Goal: Your answer should consist solely of the lines from the one with "Write part 2 of" through the one with "save(piece, name)", copied exactly, endpoints included.

Stored items:
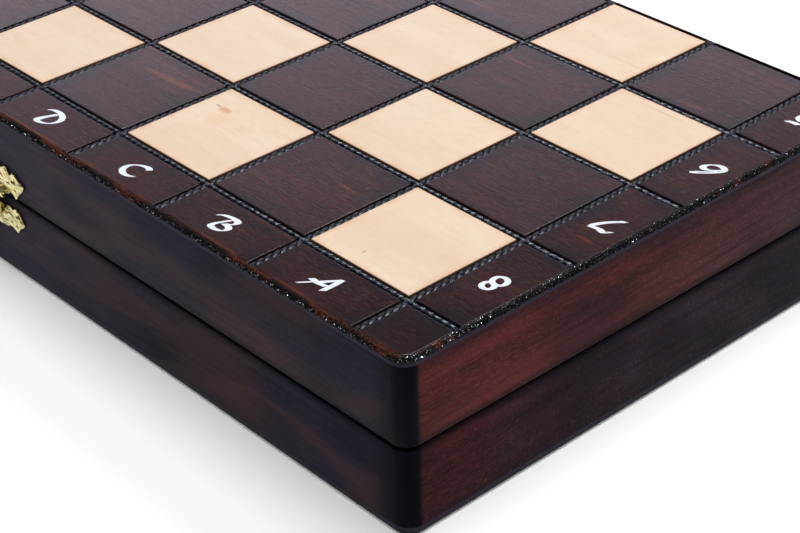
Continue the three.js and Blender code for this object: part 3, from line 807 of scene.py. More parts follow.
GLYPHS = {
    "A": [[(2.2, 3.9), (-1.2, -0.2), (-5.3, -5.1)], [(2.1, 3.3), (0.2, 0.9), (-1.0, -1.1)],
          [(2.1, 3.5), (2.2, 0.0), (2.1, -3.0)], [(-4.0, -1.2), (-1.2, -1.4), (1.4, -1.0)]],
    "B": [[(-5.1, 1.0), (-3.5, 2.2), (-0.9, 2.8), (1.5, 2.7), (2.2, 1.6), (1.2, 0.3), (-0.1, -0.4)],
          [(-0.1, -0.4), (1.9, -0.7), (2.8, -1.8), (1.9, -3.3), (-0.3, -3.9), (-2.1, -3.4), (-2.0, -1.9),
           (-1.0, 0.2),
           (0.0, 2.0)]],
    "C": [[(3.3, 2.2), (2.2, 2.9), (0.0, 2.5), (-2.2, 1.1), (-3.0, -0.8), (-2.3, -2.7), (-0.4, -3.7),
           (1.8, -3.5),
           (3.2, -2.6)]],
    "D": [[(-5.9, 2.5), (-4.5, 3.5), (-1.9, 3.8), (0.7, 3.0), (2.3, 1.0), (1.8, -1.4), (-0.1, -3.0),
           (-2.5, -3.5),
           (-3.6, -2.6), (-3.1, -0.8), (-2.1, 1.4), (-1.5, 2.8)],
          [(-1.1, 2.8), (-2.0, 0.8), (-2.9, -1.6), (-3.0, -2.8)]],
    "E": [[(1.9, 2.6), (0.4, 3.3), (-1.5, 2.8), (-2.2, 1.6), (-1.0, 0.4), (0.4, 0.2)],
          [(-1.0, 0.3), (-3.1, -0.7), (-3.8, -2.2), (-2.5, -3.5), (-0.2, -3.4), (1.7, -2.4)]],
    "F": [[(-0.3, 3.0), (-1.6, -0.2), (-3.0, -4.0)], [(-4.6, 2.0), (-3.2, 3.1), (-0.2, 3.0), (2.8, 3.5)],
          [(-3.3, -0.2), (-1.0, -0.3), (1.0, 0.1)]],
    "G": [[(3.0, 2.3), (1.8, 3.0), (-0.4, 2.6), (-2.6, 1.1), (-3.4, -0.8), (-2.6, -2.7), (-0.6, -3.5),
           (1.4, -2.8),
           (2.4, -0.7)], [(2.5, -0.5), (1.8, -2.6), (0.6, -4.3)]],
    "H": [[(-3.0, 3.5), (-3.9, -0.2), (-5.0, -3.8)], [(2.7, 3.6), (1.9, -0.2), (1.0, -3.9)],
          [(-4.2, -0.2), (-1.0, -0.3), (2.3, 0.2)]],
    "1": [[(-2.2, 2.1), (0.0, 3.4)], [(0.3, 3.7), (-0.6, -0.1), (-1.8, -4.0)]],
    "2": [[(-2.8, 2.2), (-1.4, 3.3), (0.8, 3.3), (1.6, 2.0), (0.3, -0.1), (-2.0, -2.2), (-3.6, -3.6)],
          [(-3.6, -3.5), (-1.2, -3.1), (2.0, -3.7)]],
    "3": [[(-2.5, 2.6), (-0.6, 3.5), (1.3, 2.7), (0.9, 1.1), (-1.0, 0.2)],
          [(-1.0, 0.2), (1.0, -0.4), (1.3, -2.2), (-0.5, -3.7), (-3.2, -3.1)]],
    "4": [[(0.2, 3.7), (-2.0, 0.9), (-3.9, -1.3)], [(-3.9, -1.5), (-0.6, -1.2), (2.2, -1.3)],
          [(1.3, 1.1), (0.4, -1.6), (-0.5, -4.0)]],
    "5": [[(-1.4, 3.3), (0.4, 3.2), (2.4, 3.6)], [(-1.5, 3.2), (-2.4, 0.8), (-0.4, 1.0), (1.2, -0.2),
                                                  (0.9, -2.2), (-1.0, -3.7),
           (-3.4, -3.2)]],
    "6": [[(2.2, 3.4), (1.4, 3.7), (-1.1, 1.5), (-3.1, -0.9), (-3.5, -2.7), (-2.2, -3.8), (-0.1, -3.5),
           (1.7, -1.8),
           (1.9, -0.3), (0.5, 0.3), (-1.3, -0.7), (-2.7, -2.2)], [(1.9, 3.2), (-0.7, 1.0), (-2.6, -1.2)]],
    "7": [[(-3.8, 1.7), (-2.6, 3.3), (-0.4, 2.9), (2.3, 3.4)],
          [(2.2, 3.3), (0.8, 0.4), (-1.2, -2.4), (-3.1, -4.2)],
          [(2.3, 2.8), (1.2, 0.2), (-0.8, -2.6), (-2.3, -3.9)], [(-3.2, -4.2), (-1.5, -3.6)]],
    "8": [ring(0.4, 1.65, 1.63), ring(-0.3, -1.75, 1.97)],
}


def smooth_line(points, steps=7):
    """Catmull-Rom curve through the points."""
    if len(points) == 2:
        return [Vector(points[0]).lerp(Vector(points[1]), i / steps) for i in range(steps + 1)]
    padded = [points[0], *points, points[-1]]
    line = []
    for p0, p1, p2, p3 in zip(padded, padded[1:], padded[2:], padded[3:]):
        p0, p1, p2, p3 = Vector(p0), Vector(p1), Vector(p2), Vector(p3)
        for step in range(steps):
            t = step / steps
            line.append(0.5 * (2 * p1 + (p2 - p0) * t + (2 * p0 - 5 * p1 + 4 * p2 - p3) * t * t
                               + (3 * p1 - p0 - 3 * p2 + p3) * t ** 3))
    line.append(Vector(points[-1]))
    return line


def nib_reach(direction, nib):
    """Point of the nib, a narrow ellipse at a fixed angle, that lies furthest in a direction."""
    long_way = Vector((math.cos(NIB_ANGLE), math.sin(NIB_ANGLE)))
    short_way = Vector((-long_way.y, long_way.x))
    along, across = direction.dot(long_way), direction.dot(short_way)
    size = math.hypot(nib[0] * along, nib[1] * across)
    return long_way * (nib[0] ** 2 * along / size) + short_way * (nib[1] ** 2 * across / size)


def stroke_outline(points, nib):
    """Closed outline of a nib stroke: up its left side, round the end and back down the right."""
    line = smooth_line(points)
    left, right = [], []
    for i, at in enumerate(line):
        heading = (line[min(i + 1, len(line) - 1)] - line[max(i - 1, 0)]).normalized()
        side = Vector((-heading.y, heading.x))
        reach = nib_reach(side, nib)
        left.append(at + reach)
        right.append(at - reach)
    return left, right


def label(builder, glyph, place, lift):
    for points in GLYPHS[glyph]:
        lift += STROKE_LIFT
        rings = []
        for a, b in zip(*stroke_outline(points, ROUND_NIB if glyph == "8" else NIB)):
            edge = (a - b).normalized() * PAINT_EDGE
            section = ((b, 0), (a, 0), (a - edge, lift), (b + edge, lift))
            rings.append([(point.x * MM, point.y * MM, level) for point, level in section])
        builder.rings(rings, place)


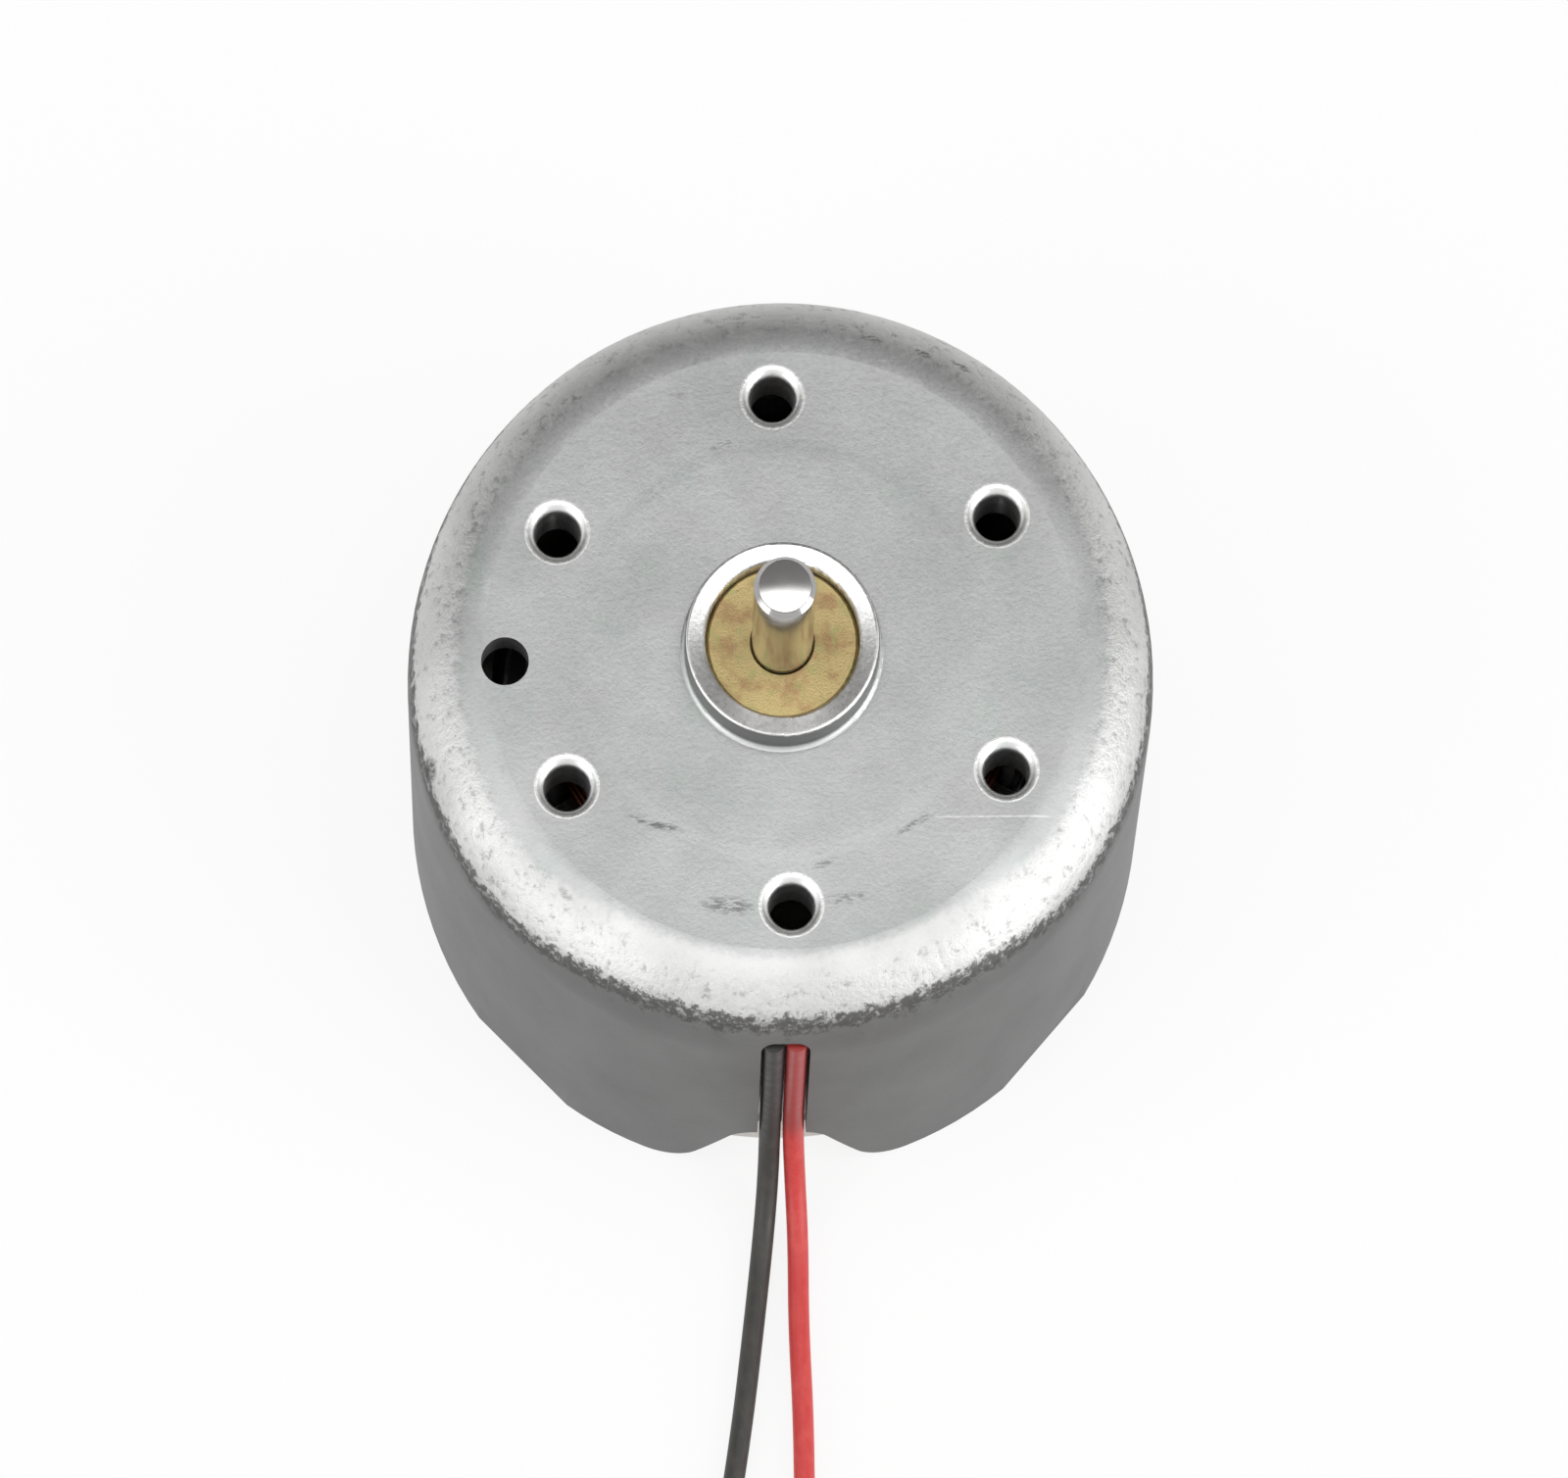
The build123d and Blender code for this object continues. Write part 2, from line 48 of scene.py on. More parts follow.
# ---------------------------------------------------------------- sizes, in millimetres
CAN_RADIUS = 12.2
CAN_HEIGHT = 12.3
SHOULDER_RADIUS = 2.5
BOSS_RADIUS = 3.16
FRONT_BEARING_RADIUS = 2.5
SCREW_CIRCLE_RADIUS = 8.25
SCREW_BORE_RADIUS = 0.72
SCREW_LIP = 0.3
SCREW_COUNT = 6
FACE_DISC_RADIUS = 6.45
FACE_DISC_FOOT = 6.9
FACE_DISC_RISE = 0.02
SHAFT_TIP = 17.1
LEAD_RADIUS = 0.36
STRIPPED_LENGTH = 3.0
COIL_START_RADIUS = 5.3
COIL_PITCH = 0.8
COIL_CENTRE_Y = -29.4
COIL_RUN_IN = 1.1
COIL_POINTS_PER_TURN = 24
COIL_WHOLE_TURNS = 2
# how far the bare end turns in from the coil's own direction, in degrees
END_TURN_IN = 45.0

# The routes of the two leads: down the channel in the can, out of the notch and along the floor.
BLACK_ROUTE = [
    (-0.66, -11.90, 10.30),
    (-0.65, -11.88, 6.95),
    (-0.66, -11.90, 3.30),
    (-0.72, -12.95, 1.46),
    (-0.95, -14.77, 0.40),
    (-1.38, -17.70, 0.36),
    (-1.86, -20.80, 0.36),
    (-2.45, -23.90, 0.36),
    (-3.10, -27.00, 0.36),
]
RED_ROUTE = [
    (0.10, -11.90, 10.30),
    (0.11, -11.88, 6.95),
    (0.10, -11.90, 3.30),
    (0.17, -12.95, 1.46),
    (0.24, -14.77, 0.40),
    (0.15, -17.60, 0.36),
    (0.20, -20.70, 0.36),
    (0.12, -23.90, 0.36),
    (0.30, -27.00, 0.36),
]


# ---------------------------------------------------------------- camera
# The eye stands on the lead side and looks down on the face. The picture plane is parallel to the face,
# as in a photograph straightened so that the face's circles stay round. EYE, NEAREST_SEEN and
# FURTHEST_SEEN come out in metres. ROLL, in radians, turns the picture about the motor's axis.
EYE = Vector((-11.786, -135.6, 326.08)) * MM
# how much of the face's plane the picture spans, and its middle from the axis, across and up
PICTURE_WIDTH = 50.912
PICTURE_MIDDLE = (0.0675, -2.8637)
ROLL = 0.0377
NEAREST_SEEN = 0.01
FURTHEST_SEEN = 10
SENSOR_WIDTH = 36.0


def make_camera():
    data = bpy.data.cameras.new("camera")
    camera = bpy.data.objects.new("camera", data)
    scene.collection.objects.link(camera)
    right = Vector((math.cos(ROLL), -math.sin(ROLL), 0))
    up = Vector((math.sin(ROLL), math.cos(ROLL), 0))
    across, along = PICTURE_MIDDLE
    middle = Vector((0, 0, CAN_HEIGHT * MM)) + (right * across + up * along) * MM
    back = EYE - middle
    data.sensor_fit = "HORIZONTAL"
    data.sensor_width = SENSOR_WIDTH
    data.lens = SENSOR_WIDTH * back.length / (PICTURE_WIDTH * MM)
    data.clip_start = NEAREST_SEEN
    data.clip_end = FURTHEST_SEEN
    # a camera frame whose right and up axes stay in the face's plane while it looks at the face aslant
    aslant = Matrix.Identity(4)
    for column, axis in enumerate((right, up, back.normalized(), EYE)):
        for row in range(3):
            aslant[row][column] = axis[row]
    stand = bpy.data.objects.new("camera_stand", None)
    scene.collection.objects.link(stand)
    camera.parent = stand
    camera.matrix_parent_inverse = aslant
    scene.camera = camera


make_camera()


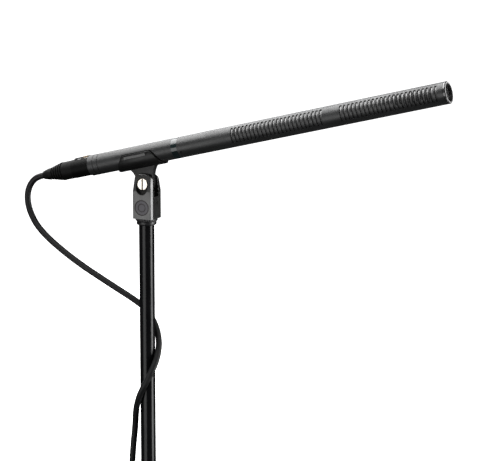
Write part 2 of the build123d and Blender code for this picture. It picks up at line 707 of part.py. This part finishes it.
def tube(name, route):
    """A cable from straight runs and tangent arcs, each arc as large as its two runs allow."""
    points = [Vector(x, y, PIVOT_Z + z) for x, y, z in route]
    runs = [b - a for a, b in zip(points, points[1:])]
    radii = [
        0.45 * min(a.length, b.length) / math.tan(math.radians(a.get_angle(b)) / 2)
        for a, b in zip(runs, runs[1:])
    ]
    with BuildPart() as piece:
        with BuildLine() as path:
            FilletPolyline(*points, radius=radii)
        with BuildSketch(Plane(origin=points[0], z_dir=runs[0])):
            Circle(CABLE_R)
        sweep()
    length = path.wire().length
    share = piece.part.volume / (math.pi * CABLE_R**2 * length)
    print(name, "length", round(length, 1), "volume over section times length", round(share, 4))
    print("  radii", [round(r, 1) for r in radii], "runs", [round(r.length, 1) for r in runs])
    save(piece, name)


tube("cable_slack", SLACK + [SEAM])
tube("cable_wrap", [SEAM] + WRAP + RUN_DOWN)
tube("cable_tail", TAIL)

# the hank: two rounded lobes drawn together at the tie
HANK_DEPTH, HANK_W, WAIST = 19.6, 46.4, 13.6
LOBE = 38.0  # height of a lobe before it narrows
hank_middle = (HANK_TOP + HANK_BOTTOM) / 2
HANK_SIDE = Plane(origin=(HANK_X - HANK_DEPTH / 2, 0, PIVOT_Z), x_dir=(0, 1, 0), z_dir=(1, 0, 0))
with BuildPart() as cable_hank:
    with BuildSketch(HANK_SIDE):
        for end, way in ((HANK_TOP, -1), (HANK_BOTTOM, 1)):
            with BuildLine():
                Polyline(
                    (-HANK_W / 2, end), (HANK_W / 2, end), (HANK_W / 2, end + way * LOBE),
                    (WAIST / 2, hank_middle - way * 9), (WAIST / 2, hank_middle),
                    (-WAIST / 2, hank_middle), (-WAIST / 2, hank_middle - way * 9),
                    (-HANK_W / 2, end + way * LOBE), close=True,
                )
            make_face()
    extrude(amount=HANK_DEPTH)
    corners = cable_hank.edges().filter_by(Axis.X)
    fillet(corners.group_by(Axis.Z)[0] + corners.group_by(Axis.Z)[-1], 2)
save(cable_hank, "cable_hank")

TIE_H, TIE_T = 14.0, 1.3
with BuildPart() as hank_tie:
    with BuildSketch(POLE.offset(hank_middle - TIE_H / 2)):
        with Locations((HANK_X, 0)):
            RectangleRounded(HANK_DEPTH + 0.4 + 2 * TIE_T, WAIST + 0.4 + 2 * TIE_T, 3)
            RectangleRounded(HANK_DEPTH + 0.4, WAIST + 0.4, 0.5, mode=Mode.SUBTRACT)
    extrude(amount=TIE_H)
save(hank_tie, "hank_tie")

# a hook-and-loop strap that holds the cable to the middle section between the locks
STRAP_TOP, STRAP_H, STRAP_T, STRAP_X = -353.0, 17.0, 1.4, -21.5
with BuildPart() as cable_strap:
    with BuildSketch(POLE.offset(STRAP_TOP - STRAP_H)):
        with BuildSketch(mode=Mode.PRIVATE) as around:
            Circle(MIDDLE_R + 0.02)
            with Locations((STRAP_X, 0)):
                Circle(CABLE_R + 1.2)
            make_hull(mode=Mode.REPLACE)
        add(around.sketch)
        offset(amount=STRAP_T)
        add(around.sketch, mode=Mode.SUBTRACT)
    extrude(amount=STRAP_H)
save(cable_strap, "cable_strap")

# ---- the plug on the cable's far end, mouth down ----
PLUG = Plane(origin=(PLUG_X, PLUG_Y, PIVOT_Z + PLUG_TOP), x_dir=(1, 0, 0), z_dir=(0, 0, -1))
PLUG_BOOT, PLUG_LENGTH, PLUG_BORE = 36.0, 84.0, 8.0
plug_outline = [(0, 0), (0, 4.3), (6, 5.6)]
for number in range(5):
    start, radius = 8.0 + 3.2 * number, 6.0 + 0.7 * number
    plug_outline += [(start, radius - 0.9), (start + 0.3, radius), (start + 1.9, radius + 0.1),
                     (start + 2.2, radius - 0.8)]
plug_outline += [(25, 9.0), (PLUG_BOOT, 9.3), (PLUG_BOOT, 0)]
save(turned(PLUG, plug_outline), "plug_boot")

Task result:
Write part 2 of the build123d and Blender code for this picture. It picks up at line 707 of part.py. This part finishes it.
def tube(name, route):
    """A cable from straight runs and tangent arcs, each arc as large as its two runs allow."""
    points = [Vector(x, y, PIVOT_Z + z) for x, y, z in route]
    runs = [b - a for a, b in zip(points, points[1:])]
    radii = [
        0.45 * min(a.length, b.length) / math.tan(math.radians(a.get_angle(b)) / 2)
        for a, b in zip(runs, runs[1:])
    ]
    with BuildPart() as piece:
        with BuildLine() as path:
            FilletPolyline(*points, radius=radii)
        with BuildSketch(Plane(origin=points[0], z_dir=runs[0])):
            Circle(CABLE_R)
        sweep()
    length = path.wire().length
    share = piece.part.volume / (math.pi * CABLE_R**2 * length)
    print(name, "length", round(length, 1), "volume over section times length", round(share, 4))
    print("  radii", [round(r, 1) for r in radii], "runs", [round(r.length, 1) for r in runs])
    save(piece, name)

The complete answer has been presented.